= PROVIDED DATA =

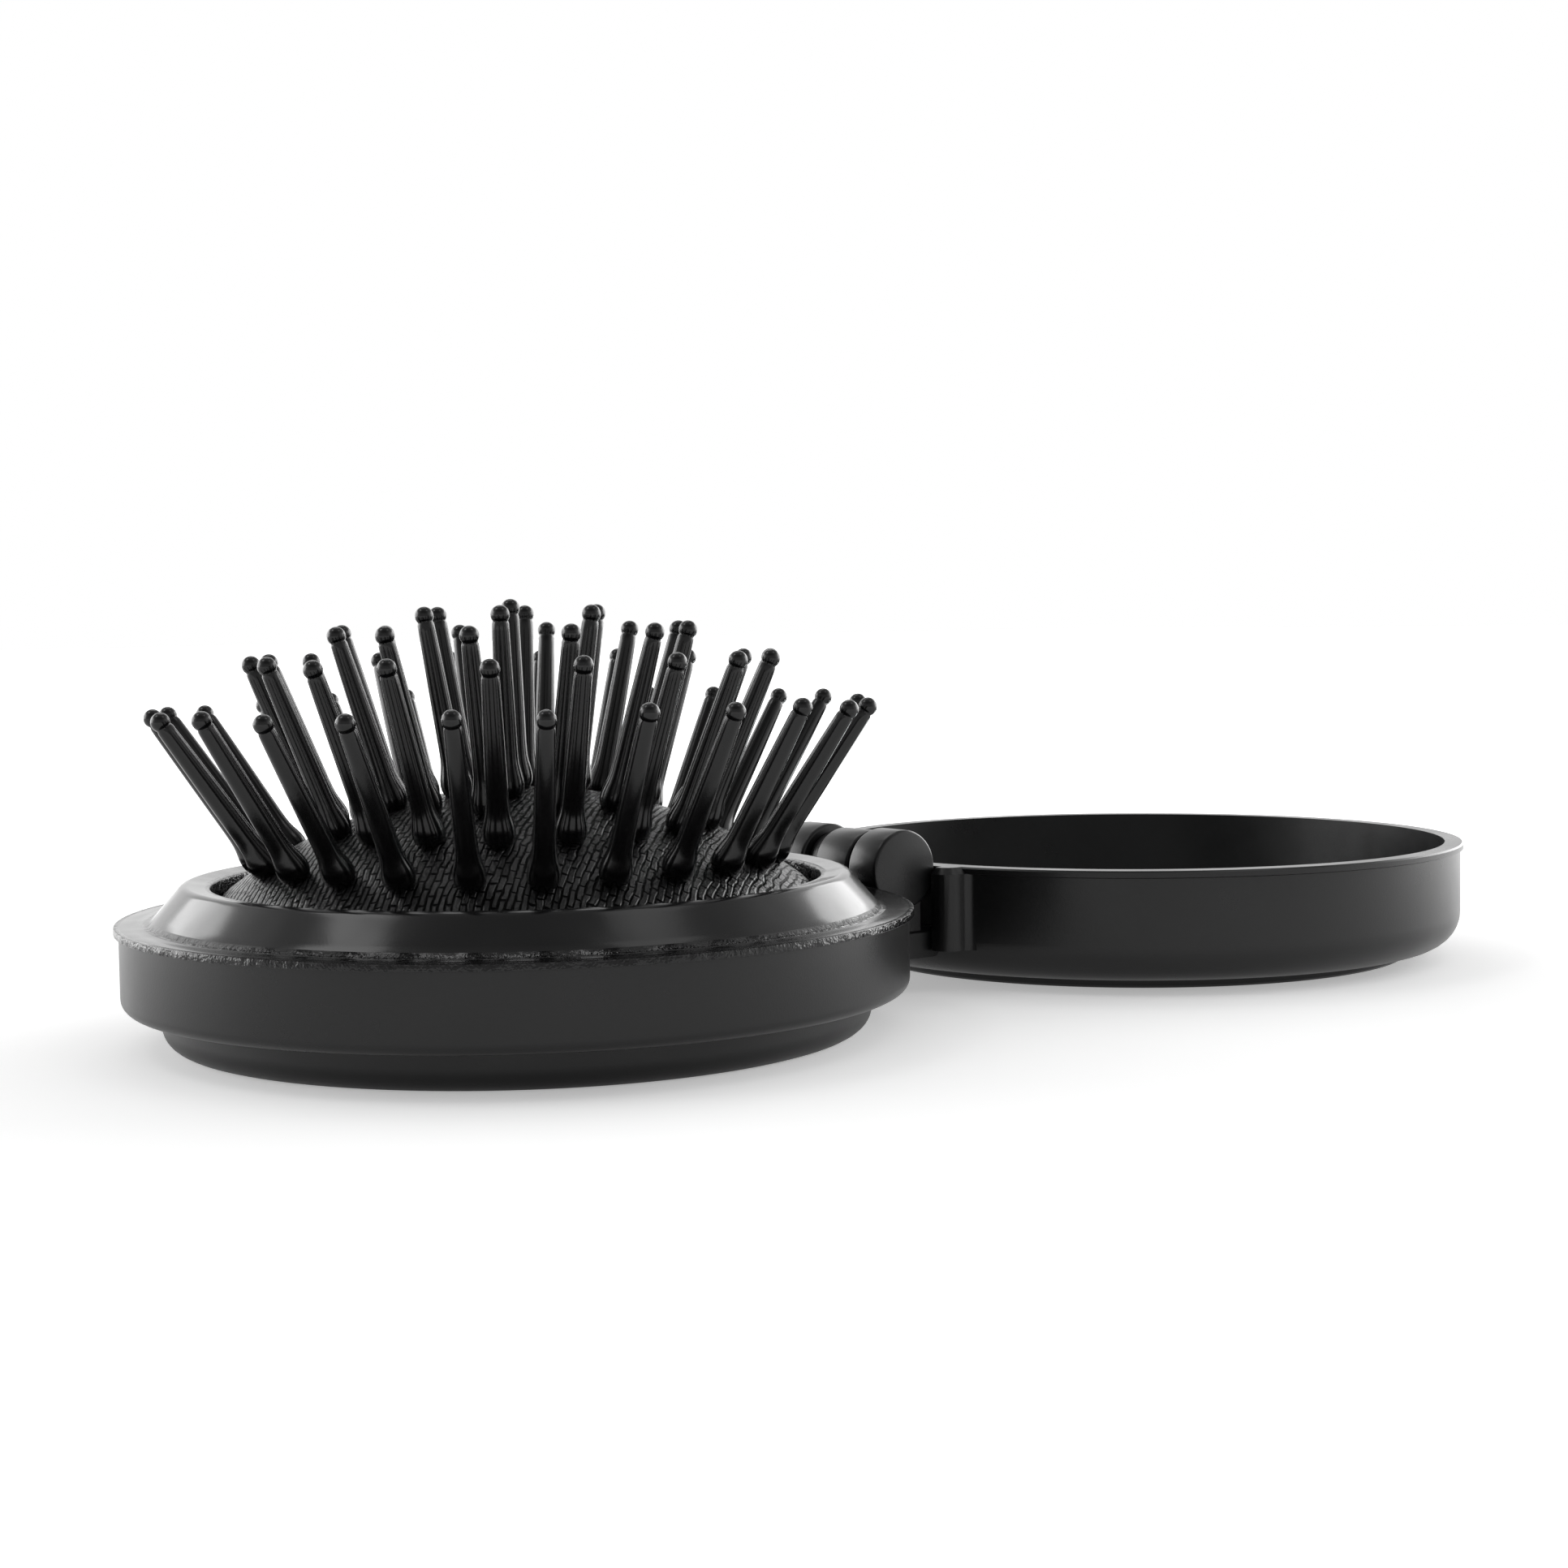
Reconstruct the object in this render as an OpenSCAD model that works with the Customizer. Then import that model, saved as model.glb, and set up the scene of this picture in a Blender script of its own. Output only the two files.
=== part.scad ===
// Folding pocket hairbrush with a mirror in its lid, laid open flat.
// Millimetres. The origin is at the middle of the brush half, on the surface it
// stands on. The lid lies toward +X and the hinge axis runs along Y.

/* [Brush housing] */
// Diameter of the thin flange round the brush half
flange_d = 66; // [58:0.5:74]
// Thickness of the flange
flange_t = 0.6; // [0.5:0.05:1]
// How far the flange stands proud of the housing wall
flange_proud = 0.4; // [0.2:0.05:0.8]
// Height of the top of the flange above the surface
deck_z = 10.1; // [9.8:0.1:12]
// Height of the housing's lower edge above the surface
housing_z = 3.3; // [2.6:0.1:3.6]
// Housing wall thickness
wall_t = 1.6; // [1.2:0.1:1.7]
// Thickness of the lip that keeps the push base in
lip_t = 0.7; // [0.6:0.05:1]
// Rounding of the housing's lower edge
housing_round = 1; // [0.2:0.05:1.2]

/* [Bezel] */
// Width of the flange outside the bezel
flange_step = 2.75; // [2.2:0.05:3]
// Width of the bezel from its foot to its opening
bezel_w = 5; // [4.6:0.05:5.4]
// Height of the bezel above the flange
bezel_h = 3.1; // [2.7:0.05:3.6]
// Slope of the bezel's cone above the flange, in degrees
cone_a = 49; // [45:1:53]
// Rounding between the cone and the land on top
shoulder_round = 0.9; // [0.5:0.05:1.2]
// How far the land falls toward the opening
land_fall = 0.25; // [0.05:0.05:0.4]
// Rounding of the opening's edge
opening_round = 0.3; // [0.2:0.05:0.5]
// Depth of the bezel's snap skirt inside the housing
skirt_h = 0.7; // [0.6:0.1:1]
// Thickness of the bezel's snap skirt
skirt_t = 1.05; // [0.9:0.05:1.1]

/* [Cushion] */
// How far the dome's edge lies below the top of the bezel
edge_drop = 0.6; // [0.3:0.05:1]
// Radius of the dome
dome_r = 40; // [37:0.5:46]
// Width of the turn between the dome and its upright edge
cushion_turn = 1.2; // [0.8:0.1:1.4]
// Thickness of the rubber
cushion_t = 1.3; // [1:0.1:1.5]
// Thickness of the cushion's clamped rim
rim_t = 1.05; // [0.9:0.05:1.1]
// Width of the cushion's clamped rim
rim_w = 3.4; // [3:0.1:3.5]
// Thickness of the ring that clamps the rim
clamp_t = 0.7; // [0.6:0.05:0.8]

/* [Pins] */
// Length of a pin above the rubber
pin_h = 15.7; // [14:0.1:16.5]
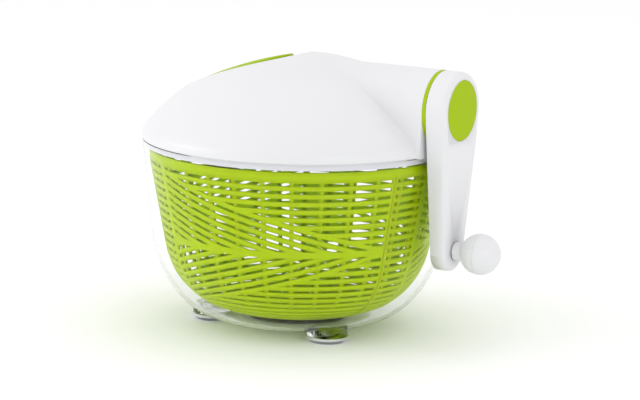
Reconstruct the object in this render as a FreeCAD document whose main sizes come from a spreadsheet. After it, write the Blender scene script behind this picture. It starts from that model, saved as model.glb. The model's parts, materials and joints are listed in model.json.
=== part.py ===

= REQUIRED WORK =
Output all of the material exactly as written.

= SOLUTION FOR THIS PROBLEM =
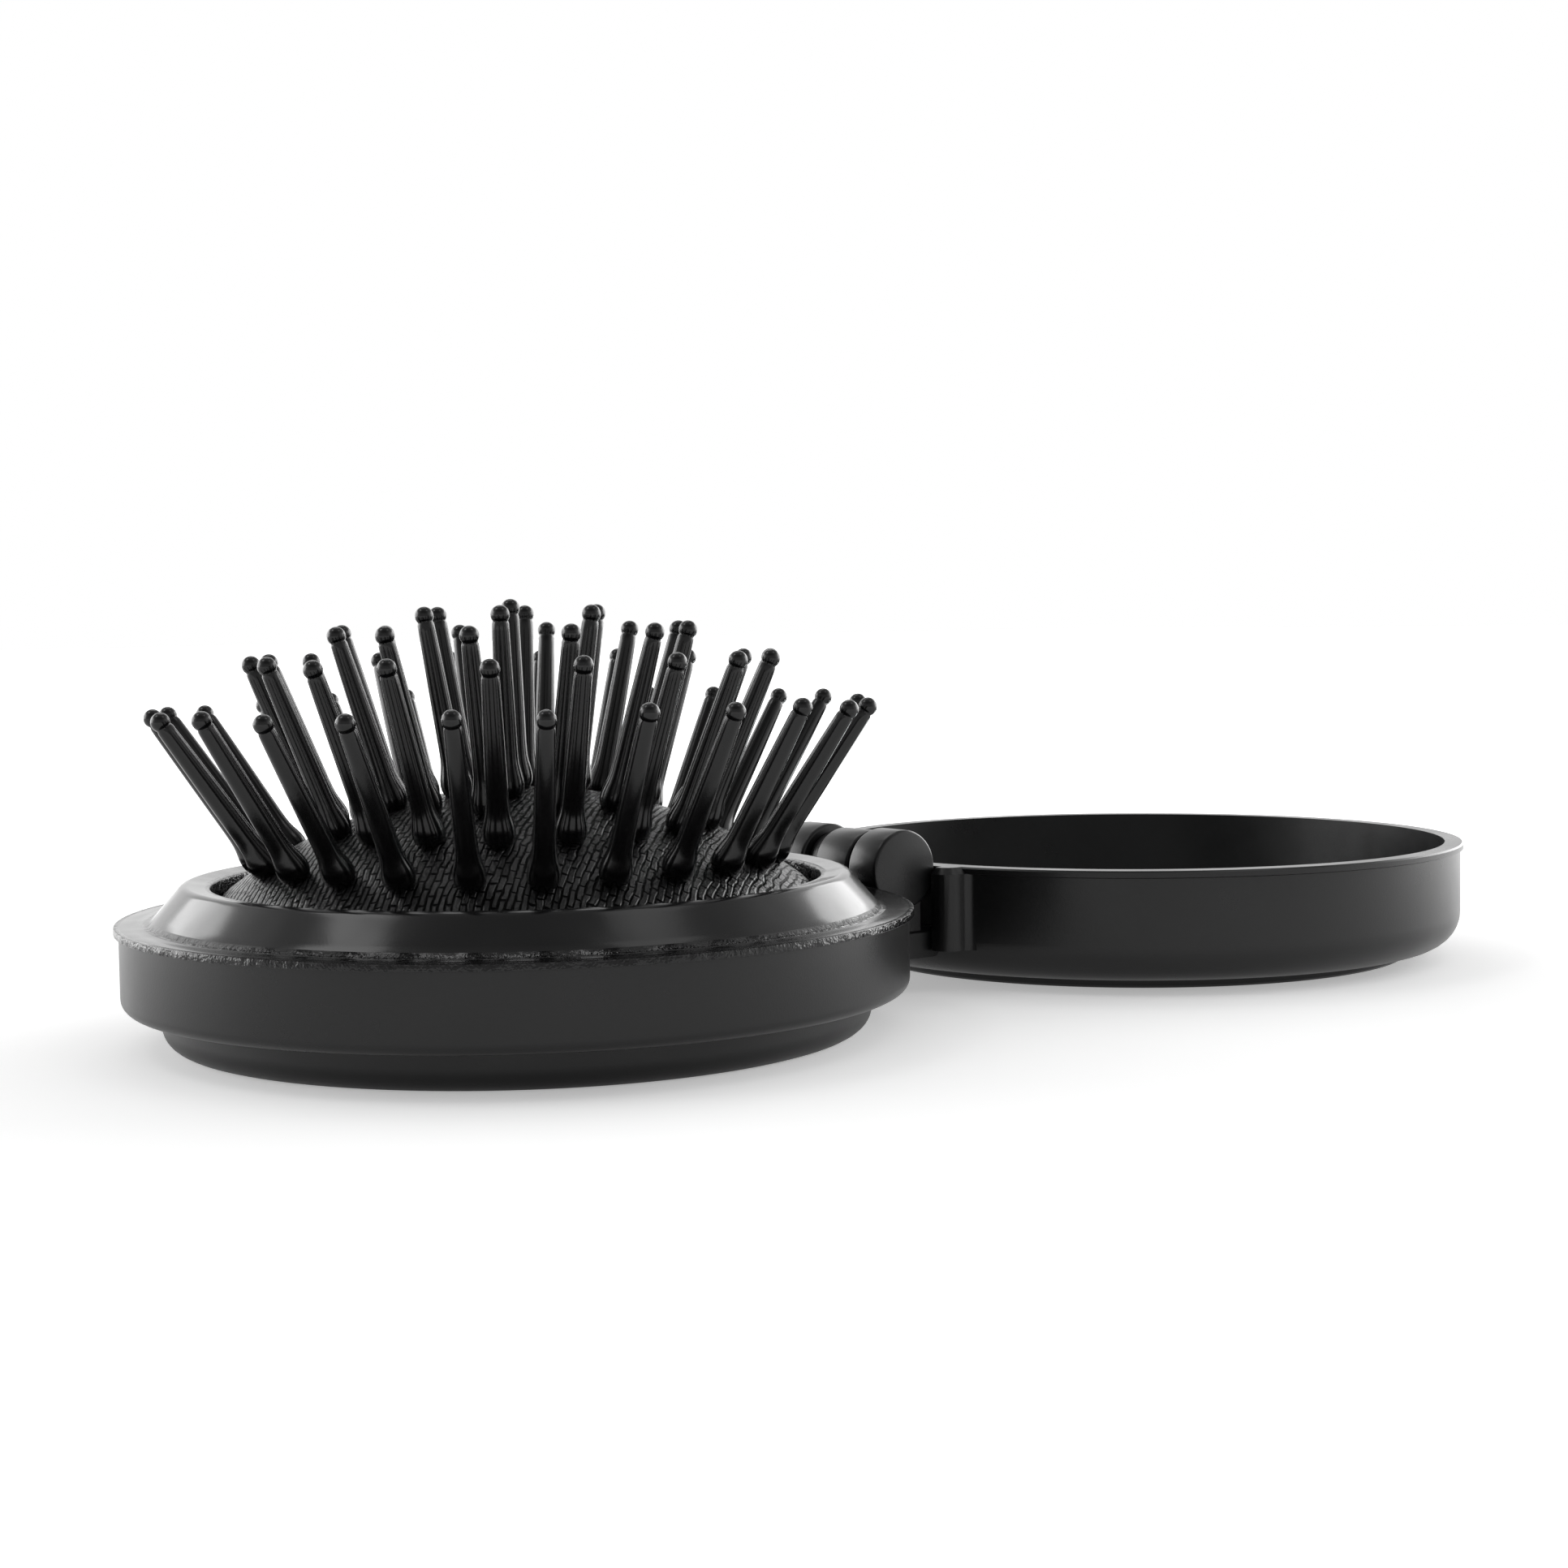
Reconstruct the object in this render as an OpenSCAD model that works with the Customizer. Then import that model, saved as model.glb, and set up the scene of this picture in a Blender script of its own. Output only the two files.
=== part.scad ===
// Folding pocket hairbrush with a mirror in its lid, laid open flat.
// Millimetres. The origin is at the middle of the brush half, on the surface it
// stands on. The lid lies toward +X and the hinge axis runs along Y.

/* [Brush housing] */
// Diameter of the thin flange round the brush half
flange_d = 66; // [58:0.5:74]
// Thickness of the flange
flange_t = 0.6; // [0.5:0.05:1]
// How far the flange stands proud of the housing wall
flange_proud = 0.4; // [0.2:0.05:0.8]
// Height of the top of the flange above the surface
deck_z = 10.1; // [9.8:0.1:12]
// Height of the housing's lower edge above the surface
housing_z = 3.3; // [2.6:0.1:3.6]
// Housing wall thickness
wall_t = 1.6; // [1.2:0.1:1.7]
// Thickness of the lip that keeps the push base in
lip_t = 0.7; // [0.6:0.05:1]
// Rounding of the housing's lower edge
housing_round = 1; // [0.2:0.05:1.2]

/* [Bezel] */
// Width of the flange outside the bezel
flange_step = 2.75; // [2.2:0.05:3]
// Width of the bezel from its foot to its opening
bezel_w = 5; // [4.6:0.05:5.4]
// Height of the bezel above the flange
bezel_h = 3.1; // [2.7:0.05:3.6]
// Slope of the bezel's cone above the flange, in degrees
cone_a = 49; // [45:1:53]
// Rounding between the cone and the land on top
shoulder_round = 0.9; // [0.5:0.05:1.2]
// How far the land falls toward the opening
land_fall = 0.25; // [0.05:0.05:0.4]
// Rounding of the opening's edge
opening_round = 0.3; // [0.2:0.05:0.5]
// Depth of the bezel's snap skirt inside the housing
skirt_h = 0.7; // [0.6:0.1:1]
// Thickness of the bezel's snap skirt
skirt_t = 1.05; // [0.9:0.05:1.1]

/* [Cushion] */
// How far the dome's edge lies below the top of the bezel
edge_drop = 0.6; // [0.3:0.05:1]
// Radius of the dome
dome_r = 40; // [37:0.5:46]
// Width of the turn between the dome and its upright edge
cushion_turn = 1.2; // [0.8:0.1:1.4]
// Thickness of the rubber
cushion_t = 1.3; // [1:0.1:1.5]
// Thickness of the cushion's clamped rim
rim_t = 1.05; // [0.9:0.05:1.1]
// Width of the cushion's clamped rim
rim_w = 3.4; // [3:0.1:3.5]
// Thickness of the ring that clamps the rim
clamp_t = 0.7; // [0.6:0.05:0.8]

/* [Pins] */
// Length of a pin above the rubber
pin_h = 15.7; // [14:0.1:16.5]
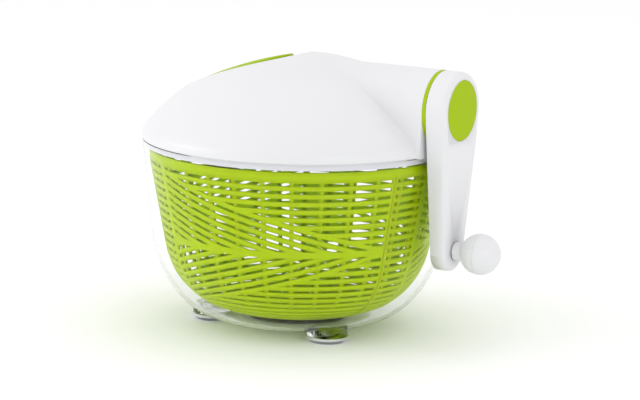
Reconstruct the object in this render as a FreeCAD document whose main sizes come from a spreadsheet. After it, write the Blender scene script behind this picture. It starts from that model, saved as model.glb. The model's parts, materials and joints are listed in model.json.
=== part.py ===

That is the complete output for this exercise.